Little has changed there (with the exception of Ayelet Shaked). The furniture and clothing have been updated. But the message remains the same: a return to the religious community, the religious neighborhood, the exclusive schools, and also to the religious party.
For more than a century, the religious public has defended its place as second fiddle in the Zionist leadership, the right to serve as the kashrut supervisor in the railway car rather than as the engine or at least one of the freight cars. After all, what does it mean to want to influence the Netanyahu government by way of another party if not to be the kashrut supervisor?
Intellectual rejuvenation
These elections brought home even more strongly the need for the conservative camp (the right wing, the religious and so on) to invest in ideas for the long term. It’s impossible to live from one election campaign to the next. At the same time, this camp’s intellectual elite must be nurtured. These elections demonstrate, more than ever, the vital need for intellectual rejuvenation.

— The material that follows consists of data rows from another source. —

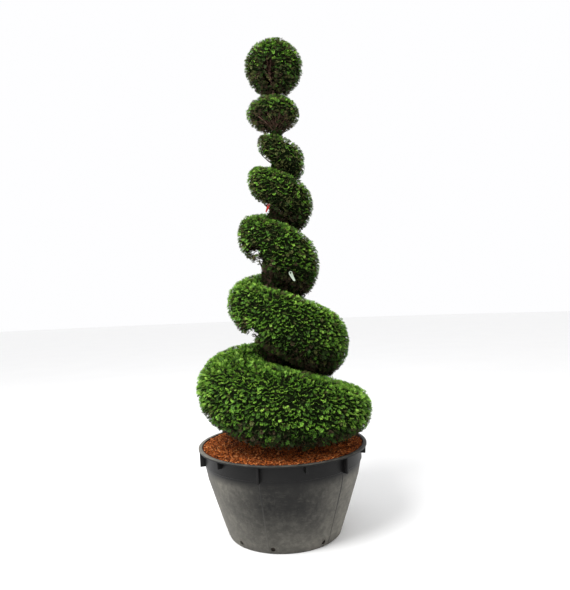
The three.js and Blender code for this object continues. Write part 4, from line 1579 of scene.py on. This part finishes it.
class TOPIARY_OT_labels(bpy.types.Operator):
    """Finish the two blank loop labels"""

    bl_idname = "topiary.labels"
    bl_label = "Labels"

    def execute(self, context):
        for node, label in LABELS.items():
            colours = scaled(label["colour"], 0.7), label["colour"]
            weathered = (120.0, 3.0, 0.35, 0.65)
            plastic = two_toned(f"{node}_plastic", 0.45, 0.2, weathered, colours, (500.0, 2.0, 0.0002))
            finish_piece(self.blade(f"{node}_blade", label), plastic, node, node)
        return {"FINISHED"}

    def blade(self, name, label):
        """A flat strip round its eye, with a tail that narrows and bows out."""
        eye, up, out = (np.array(label[key]) for key in ("eye", "up", "twig"))
        side = unit(np.cross(up, out))
        half, length = label["half"], label["length"]

        def place(across, lengthwise):
            turn = 2 * np.pi * across
            x, y = np.sin(turn), np.cos(turn)
            to_side = half / np.maximum(np.abs(x), 1e-6)
            to_end = length / np.maximum(-y, 1e-6)
            edge = np.where(y > 0, half, np.minimum(to_side, to_end))
            reach = LABEL_EYE + (edge - LABEL_EYE) * lengthwise
            down = np.maximum(-reach * y, 0) / length
            x, y = reach * x * (1 - 0.55 * down**1.5), reach * y
            x += label["sway"] * (down**2 - 0.8 * down)
            bow = label["bow"] * down**2
            return eye + x[:, None] * side + y[:, None] * up + bow[:, None] * out

        blade = shaped_grid(name, 96, 14, place)
        apply_modifier(blade, "SOLIDIFY", thickness=LABEL_THICK, offset=0)
        return blade


# Stage

# The camera: place, tilt and roll in radians, and lens, picture and principal row in pixels.
CAMERA_PLACE = (0.0679, -4.0213, 1.6164)
CAMERA_PITCH = 0.1009
CAMERA_ROLL = 0.0363
FOCAL_PIXELS = 524.62
PICTURE = (570, 590)
PRINCIPAL_ROW = 253.0
SENSOR = 36.0
KEY_PLACE, KEY_AIM, KEY_SIZE = (-2.6, -3.4, 6.4), (0, 0, 1.9), 3.2


class TOPIARY_OT_stage(bpy.types.Operator):
    """Set out the floor, the soft light and the camera"""

    bl_idname = "topiary.stage"
    bl_label = "Stage"

    def execute(self, context):
        size = settings().stage
        self.floor(size)
        self.light(size)
        self.camera()
        return {"FINISHED"}

    def floor(self, size):
        disc = {"vertices": 96, "radius": 60, "fill_type": "NGON"}
        floor = added("floor", bpy.ops.mesh.primitive_circle_add, **disc)
        finish = Finish("floor", 0.9)
        cast = finish.patches(0.8, 2.0, 0.3, 0.7)
        finish.colour(finish.mix(cast, scaled(size.floor, 0.985), size.floor))
        floor.data.materials.append(finish.material)

    def light(self, size):
        world = bpy.data.worlds.new("sky")
        world.use_nodes = True
        bpy.context.scene.view_settings.view_transform = "Standard"
        background = world.node_tree.nodes["Background"]
        background.inputs["Color"].default_value = (0.99, 0.99, 1.0, 1.0)
        background.inputs["Strength"].default_value = size.sky
        bpy.context.scene.world = world
        deselect()
        bpy.ops.object.light_add(type="AREA", location=KEY_PLACE)
        key = bpy.context.object
        key.name = "key"
        key.data.shape = "DISK"
        key.data.size = KEY_SIZE
        key.data.energy = size.key
        aim = Vector(KEY_AIM) - key.location
        key.rotation_euler = aim.to_track_quat("-Z", "Y").to_euler()

    def camera(self):
        deselect()
        pitch = Matrix.Rotation(math.pi / 2 + CAMERA_PITCH, 3, "X")
        roll = Matrix.Rotation(-CAMERA_ROLL, 3, "Z")
        bpy.ops.object.camera_add(location=CAMERA_PLACE, rotation=(pitch @ roll).to_euler())
        camera = bpy.context.object
        camera.name = "camera"
        camera.data.sensor_width = SENSOR
        camera.data.lens = FOCAL_PIXELS / max(PICTURE) * SENSOR
        camera.data.shift_y = (PRINCIPAL_ROW - PICTURE[1] / 2) / max(PICTURE)
        bpy.context.scene.camera = camera


# The add-on


class TopiarySettings(bpy.types.PropertyGroup):
    """All settings of the topiary."""

    tub: PointerProperty(type=TubSettings, name="Tub", description="The moulded tub")
    mulch: PointerProperty(type=MulchSettings, name="Mulch", description="The bed of bark")
    bark: PointerProperty(type=BarkSettings, name="Bark", description="Trunk, boughs and twigs")
    needles: PointerProperty(type=NeedleSettings, name="Needles", description="The sprays of needles")
    stage: PointerProperty(type=StageSettings, name="Stage", description="Floor, light and camera")


OPERATORS = (
    TOPIARY_OT_stage,
    TOPIARY_OT_tub,
    TOPIARY_OT_mulch,
    TOPIARY_OT_limbs,
    TOPIARY_OT_foliage,
    TOPIARY_OT_labels,
)


class TOPIARY_PT_sidebar(bpy.types.Panel):
    """The pieces of the topiary."""

    bl_label = "Topiary"
    bl_idname = "TOPIARY_PT_sidebar"
    bl_space_type = "VIEW_3D"
    bl_region_type = "UI"
    bl_category = "Topiary"

    def draw(self, context):
        for operator in OPERATORS:
            self.layout.operator(operator.bl_idname)
        for group in TopiarySettings.__annotations__:
            values = getattr(settings(), group)
            box = self.layout.box()
            for name in values.__annotations__:
                box.prop(values, name)


CLASSES = (
    TubSettings,
    MulchSettings,
    BarkSettings,
    NeedleSettings,
    StageSettings,
    TopiarySettings,
    *OPERATORS,
    TOPIARY_PT_sidebar,
)


def register():
    for cls in CLASSES:
        bpy.utils.register_class(cls)
    bpy.types.Scene.topiary = PointerProperty(type=TopiarySettings)


def unregister():
    del bpy.types.Scene.topiary
    for cls in reversed(CLASSES):
        bpy.utils.unregister_class(cls)


def main():
    register()
    bpy.ops.topiary.stage()
    bpy.ops.topiary.tub()
    bpy.ops.topiary.mulch()
    bpy.ops.topiary.limbs()
    bpy.ops.topiary.foliage()
    bpy.ops.topiary.labels()


if __name__ == "__main__":
    main()
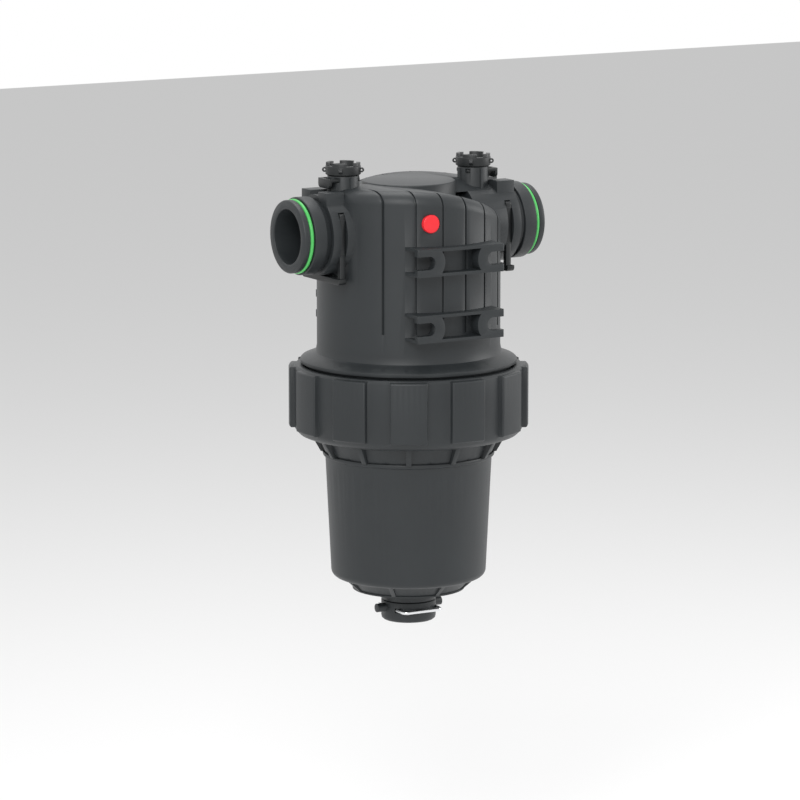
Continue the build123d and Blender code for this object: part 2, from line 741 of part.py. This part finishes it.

As of today, the conservative camp — the Likud, Habayit Hayehudi, the Revisionists, the adherents of Rabbi Kook, even what is known as the Center — has no intellectual focal point that can actualize the Zionist, national-liberal fundamental ideas. We need to foster, expand and deepen social, economic, political, religious and philosophical issues in ways different from the ones forcibly marketed to us by the liberal Left’s many agents in Israel and abroad. There is not even a single significant parallel to the Israel Democracy Institute, for example, a home for masses of young PhDs fleeing academia, and that is only one example.
This is not a luxury. People are used to thinking about political action as the thing that counts. But what about the spiritual and intellectual engines of such action? Are we not obligated to maintain and improve them?
Such an investment over the long term is a matter of life and death for the Right. Is anybody listening?